**Instructions to follow**
Filter the entries, keeping every line with the word "joints".

**The data**
☆ ☆ ☆ ☆

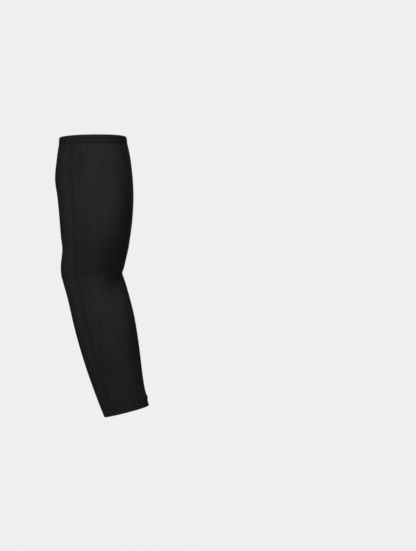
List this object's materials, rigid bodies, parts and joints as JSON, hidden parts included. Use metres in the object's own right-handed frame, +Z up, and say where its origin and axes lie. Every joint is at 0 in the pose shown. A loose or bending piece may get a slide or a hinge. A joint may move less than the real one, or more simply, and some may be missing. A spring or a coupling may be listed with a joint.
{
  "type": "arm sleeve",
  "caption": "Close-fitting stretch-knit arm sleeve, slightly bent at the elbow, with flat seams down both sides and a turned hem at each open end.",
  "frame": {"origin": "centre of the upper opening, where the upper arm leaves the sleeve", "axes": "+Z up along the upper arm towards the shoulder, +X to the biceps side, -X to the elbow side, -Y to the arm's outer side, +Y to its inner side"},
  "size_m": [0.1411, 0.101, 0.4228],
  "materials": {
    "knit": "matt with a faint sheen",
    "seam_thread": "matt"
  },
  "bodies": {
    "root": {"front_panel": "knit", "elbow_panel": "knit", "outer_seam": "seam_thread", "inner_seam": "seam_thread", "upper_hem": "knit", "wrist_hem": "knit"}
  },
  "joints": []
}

☆ ☆ ☆ ☆

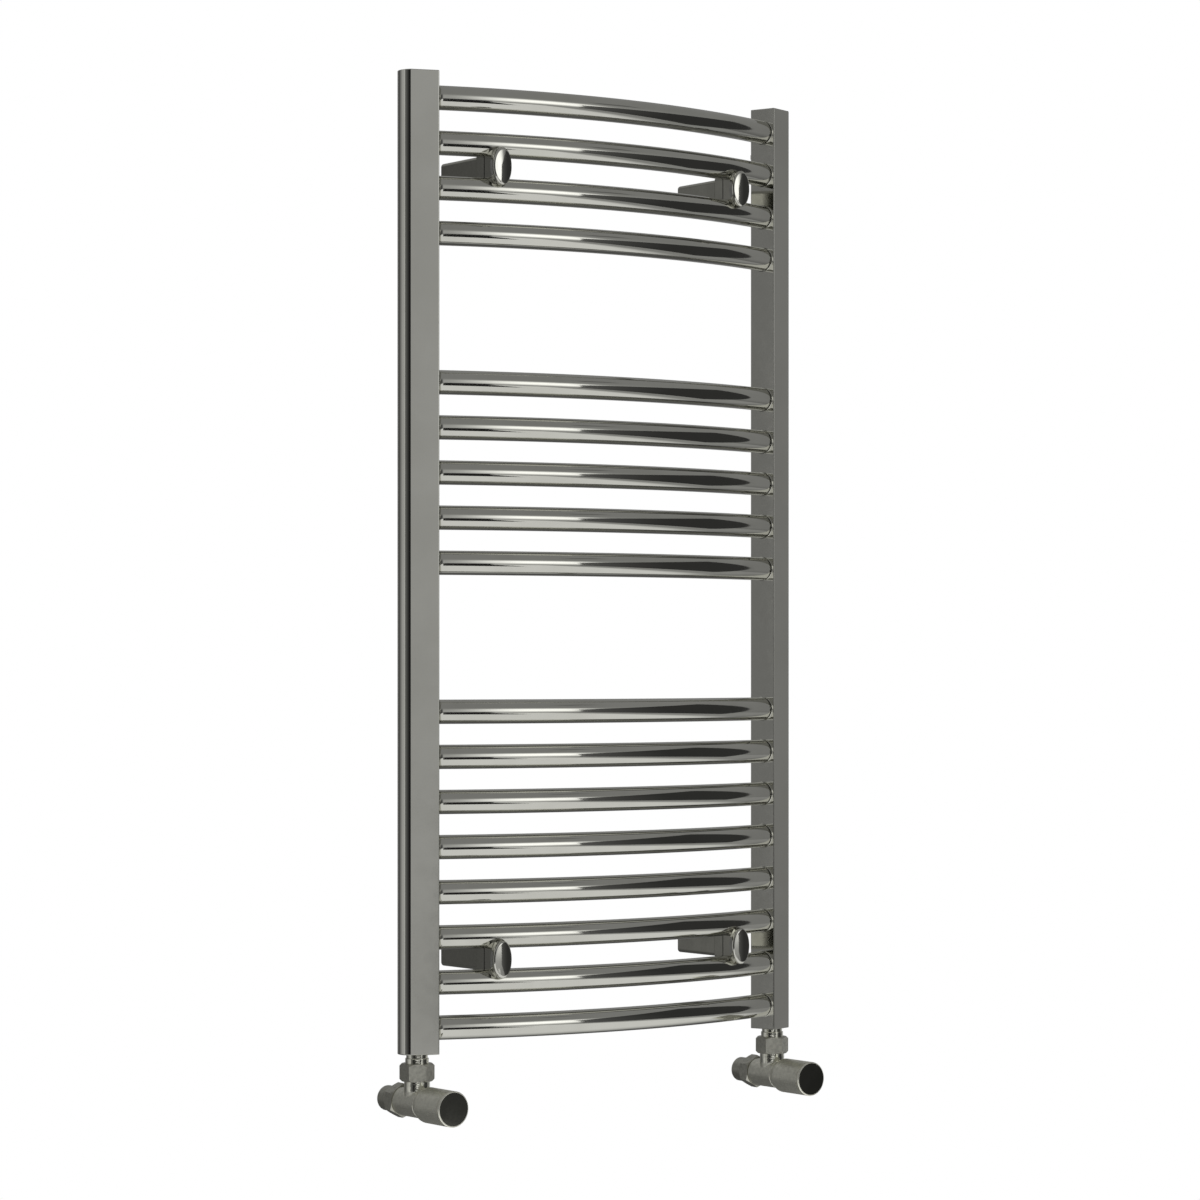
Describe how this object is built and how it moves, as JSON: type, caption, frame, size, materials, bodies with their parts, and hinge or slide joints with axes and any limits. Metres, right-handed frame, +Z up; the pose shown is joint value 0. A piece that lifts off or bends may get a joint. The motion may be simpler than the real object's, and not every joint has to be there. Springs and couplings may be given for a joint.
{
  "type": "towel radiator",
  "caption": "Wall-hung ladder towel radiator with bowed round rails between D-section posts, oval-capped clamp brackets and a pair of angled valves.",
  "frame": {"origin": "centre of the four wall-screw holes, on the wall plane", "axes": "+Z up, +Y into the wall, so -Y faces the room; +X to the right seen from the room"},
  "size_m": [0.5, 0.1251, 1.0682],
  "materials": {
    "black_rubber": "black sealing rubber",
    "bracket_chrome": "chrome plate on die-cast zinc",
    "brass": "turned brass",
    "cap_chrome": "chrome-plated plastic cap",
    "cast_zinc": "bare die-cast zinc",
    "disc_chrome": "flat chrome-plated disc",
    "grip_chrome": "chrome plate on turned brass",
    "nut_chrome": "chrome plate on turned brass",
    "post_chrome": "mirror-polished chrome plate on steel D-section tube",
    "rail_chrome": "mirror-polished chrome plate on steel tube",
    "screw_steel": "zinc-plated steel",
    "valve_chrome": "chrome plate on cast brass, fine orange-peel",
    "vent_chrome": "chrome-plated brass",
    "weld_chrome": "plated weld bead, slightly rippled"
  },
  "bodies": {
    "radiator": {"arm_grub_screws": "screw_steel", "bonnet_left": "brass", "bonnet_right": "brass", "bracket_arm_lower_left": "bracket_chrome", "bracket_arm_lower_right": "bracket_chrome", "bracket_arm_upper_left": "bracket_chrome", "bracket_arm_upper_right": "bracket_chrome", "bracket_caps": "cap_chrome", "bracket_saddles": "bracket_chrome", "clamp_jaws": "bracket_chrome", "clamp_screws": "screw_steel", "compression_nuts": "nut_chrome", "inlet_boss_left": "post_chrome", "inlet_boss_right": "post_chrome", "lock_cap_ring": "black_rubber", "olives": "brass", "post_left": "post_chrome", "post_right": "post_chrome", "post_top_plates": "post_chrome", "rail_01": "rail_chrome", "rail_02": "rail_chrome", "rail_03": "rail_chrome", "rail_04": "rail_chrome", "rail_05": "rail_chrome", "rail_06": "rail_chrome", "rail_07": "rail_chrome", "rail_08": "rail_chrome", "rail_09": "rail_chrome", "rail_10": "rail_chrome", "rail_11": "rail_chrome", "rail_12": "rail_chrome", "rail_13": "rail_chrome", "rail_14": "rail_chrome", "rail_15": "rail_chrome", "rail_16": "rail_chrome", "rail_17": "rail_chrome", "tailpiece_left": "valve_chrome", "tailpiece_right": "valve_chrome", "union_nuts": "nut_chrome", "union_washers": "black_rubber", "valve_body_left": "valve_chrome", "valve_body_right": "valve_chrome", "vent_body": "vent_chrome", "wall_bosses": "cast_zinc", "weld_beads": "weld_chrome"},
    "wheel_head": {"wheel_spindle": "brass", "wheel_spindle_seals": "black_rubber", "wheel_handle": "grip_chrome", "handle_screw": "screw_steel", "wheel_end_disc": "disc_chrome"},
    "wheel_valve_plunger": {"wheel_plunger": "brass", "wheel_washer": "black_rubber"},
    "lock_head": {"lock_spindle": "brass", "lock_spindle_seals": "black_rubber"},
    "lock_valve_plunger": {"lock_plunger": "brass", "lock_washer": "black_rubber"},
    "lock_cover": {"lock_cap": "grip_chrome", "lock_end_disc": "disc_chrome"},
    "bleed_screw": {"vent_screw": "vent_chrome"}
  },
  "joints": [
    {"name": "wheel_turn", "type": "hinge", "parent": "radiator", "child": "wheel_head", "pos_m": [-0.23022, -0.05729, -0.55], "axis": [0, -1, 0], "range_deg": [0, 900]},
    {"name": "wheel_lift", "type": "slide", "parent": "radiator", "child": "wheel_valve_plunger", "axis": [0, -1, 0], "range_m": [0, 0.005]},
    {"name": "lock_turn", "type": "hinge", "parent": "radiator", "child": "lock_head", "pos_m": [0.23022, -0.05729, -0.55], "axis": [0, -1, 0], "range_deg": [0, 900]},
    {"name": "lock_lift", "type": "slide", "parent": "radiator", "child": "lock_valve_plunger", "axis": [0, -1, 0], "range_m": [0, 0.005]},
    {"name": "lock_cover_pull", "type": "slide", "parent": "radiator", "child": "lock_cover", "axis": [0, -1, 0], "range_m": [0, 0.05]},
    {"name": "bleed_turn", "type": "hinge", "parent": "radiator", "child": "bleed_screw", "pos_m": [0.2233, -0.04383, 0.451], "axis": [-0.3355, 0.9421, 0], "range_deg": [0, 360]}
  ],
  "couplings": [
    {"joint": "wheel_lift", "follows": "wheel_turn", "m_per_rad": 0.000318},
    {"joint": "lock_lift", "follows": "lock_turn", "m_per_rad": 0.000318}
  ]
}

☆ ☆ ☆ ☆

**Reply**
List this object's materials, rigid bodies, parts and joints as JSON, hidden parts included. Use metres in the object's own right-handed frame, +Z up, and say where its origin and axes lie. Every joint is at 0 in the pose shown. A loose or bending piece may get a slide or a hinge. A joint may move less than the real one, or more simply, and some may be missing. A spring or a coupling may be listed with a joint.
  "joints": []
Describe how this object is built and how it moves, as JSON: type, caption, frame, size, materials, bodies with their parts, and hinge or slide joints with axes and any limits. Metres, right-handed frame, +Z up; the pose shown is joint value 0. A piece that lifts off or bends may get a joint. The motion may be simpler than the real object's, and not every joint has to be there. Springs and couplings may be given for a joint.
  "joints": [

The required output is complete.